Volkswagen's Cheating Scandal Could Have a Silver Lining

$4.7 billion could transform our transportation system

By Edward Humes

August 29, 2018

A desert graveyard near Victorville, California, holds some of the 350,000 Volkswagen and Audi diesel cars that VW bought back from customers for $7.4 billion.

A desert graveyard near Victorville, California, holds some of the 350,000 Volkswagen and Audi diesel cars that VW bought back from customers for $7.4 billion. | Photo by Lucy Nicholson/Reuters

BETWEEN 2008 and 2016, German automaker Volkswagen perpetrated one of the largest and most brazen corporate deceptions in U.S. history. At a time when diesel vehicles were known to be generally more polluting than gasoline-powered models, Volkswagen sold nearly 600,000 diesel passenger cars in the United States under the VW, Porsche, and Audi brands as "clean diesel," proffering as evidence their sterling performance on emissions tests.

In 2014, researchers discovered that the company had built "defeat devices" into its cars to fool the tests.

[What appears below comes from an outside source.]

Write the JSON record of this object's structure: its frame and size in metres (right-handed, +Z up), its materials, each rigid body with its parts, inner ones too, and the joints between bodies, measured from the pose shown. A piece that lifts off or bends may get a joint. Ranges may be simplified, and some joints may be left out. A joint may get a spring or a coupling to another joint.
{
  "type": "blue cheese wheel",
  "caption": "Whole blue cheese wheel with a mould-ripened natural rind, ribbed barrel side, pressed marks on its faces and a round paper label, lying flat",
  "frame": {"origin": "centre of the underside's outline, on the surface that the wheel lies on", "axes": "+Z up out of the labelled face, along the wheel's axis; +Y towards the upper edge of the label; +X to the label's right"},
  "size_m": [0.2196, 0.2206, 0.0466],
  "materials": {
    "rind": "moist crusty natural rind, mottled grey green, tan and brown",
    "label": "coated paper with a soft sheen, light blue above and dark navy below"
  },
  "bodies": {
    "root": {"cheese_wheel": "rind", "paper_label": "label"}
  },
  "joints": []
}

When not plugged in to an emissions-testing device, the cars emitted epic quantities of nitrogen oxide compounds. NOx is the key ingredient in smog as well as a cause of acid rain and ozone depletion, and it's a contributor to a host of respiratory ailments, including childhood asthma. Depending on whether they were driving on the highway or in stop-and-go traffic, VW's "clean diesel" vehicles were emitting between nine and 40 times more NOx than the EPA allowed.

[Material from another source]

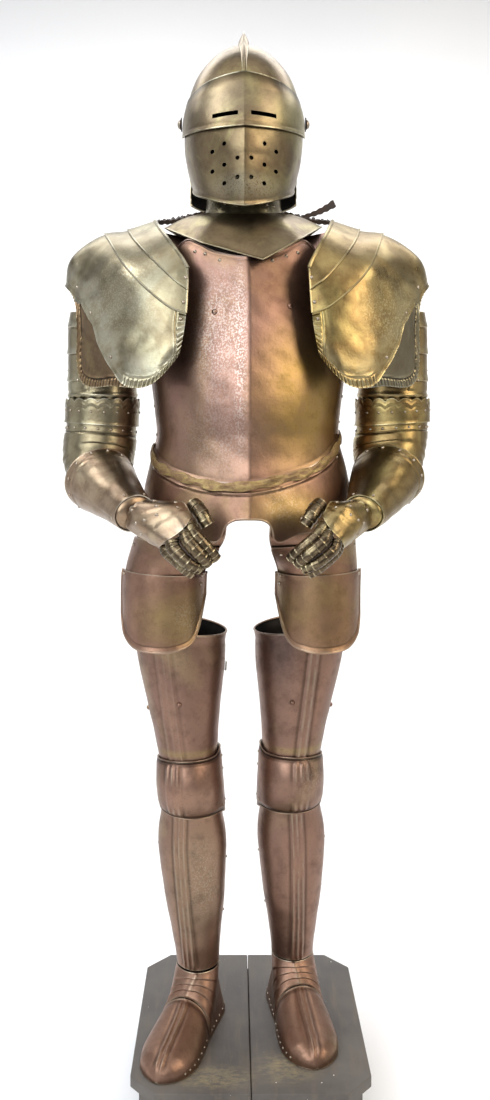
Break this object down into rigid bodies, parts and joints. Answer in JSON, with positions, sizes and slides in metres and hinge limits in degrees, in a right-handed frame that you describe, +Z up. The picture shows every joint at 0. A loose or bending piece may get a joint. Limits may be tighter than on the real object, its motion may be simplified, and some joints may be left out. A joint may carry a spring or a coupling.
{
  "type": "suit of plate armour standing on a wooden plinth",
  "caption": "full suit of plate armour with a lifting visor, arms bent and gauntlets together, standing on a low painted wooden plinth",
  "frame": {"origin": "middle of the plinth's underside, where the part rests", "axes": "+Z up; the suit faces -Y; +X is towards the viewer's right, the suit's own left"},
  "size_m": [0.6851, 0.4794, 1.9662],
  "materials": {
    "olive_bronzed_steel": "rubbed bronze-lacquered sheet steel, olive brown with bright edges",
    "brassy_bronzed_steel": "brass-toned lacquered sheet steel, worn to silver on the left pauldron",
    "russet_steel": "copper-brown patinated sheet steel, speckled and rubbed",
    "dark_bright_steel": "dark steel with polished high points",
    "belt_strip": "crumpled soft brass-toned strip",
    "strap_leather": "old dark brown leather with ragged edges",
    "plinth_paint": "boards painted dark grey, scuffed through to yellowish wood",
    "armature_wood": "plain dark stained wood"
  },
  "bodies": {
    "root": {"helmet_skull_left": "olive_bronzed_steel", "helmet_skull_right": "olive_bronzed_steel", "helmet_comb": "olive_bronzed_steel", "helmet_pivot_left": "dark_bright_steel", "helmet_pivot_right": "dark_bright_steel", "gorget_collar": "olive_bronzed_steel", "gorget_plate": "olive_bronzed_steel", "breastplate": "russet_steel", "backplate": "russet_steel", "fauld_front": "russet_steel", "fauld_back": "russet_steel", "waist_belt": "belt_strip", "tasset_left_upper": "russet_steel", "tasset_left_middle": "russet_steel", "tasset_left_lower": "russet_steel", "tasset_right_upper": "russet_steel", "tasset_right_middle": "russet_steel", "tasset_right_lower": "russet_steel", "cuisse_left": "russet_steel", "poleyn_left": "russet_steel", "greave_left": "russet_steel", "cuisse_right": "russet_steel", "poleyn_right": "russet_steel", "greave_right": "russet_steel", "sabaton_toe_left": "russet_steel", "sabaton_shoe_left": "russet_steel", "sabaton_toe_right": "russet_steel", "sabaton_shoe_right": "russet_steel", "upper_arm_left": "brassy_bronzed_steel", "arm_lame_left": "brassy_bronzed_steel", "couter_left": "brassy_bronzed_steel", "gauntlet_cuff_left": "brassy_bronzed_steel", "upper_arm_right": "brassy_bronzed_steel", "arm_lame_right": "brassy_bronzed_steel", "couter_right": "brassy_bronzed_steel", "gauntlet_cuff_right": "brassy_bronzed_steel", "gauntlet_hand_left": "brassy_bronzed_steel", "gauntlet_fingers_left": "dark_bright_steel", "gauntlet_thumb_left": "dark_bright_steel", "gauntlet_hand_right": "brassy_bronzed_steel", "gauntlet_fingers_right": "dark_bright_steel", "gauntlet_thumb_right": "dark_bright_steel", "pauldron_lame_inner_left": "brassy_bronzed_steel", "pauldron_lame_middle_left": "brassy_bronzed_steel", "pauldron_main_left": "brassy_bronzed_steel", "pauldron_lame_inner_right": "brassy_bronzed_steel", "pauldron_lame_middle_right": "brassy_bronzed_steel", "pauldron_main_right": "brassy_bronzed_steel", "strap_left": "strap_leather", "strap_right": "strap_leather", "armature": "armature_wood", "plinth_box": "plinth_paint", "deck_board_left": "plinth_paint", "deck_board_right": "plinth_paint", "breast_shoulder_left": "russet_steel", "breast_shoulder_right": "russet_steel"},
    "face": {"helmet_visor": "olive_bronzed_steel", "helmet_ventail": "olive_bronzed_steel"}
  },
  "joints": [
    {"name": "visor_lift", "type": "hinge", "parent": "root", "child": "face", "pos_m": [-0.004, 0.01, 1.8], "axis": [-1, 0, 0], "range_deg": [0, 35]}
  ]
}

When the dust settled from Dieselgate, Volkswagen's reputation was in tatters. U.S. prosecutors indicted former CEO Martin Winterkorn for violating the Clean Air Act, conspiracy to defraud the United States, and wire fraud (although his extradition is unlikely). After the EPA refused to clear VW's new models for sale, the company agreed to pay the United States $4.7 billion in restitution—a sum that, if used wisely, has the potential to transform the country's transportation system.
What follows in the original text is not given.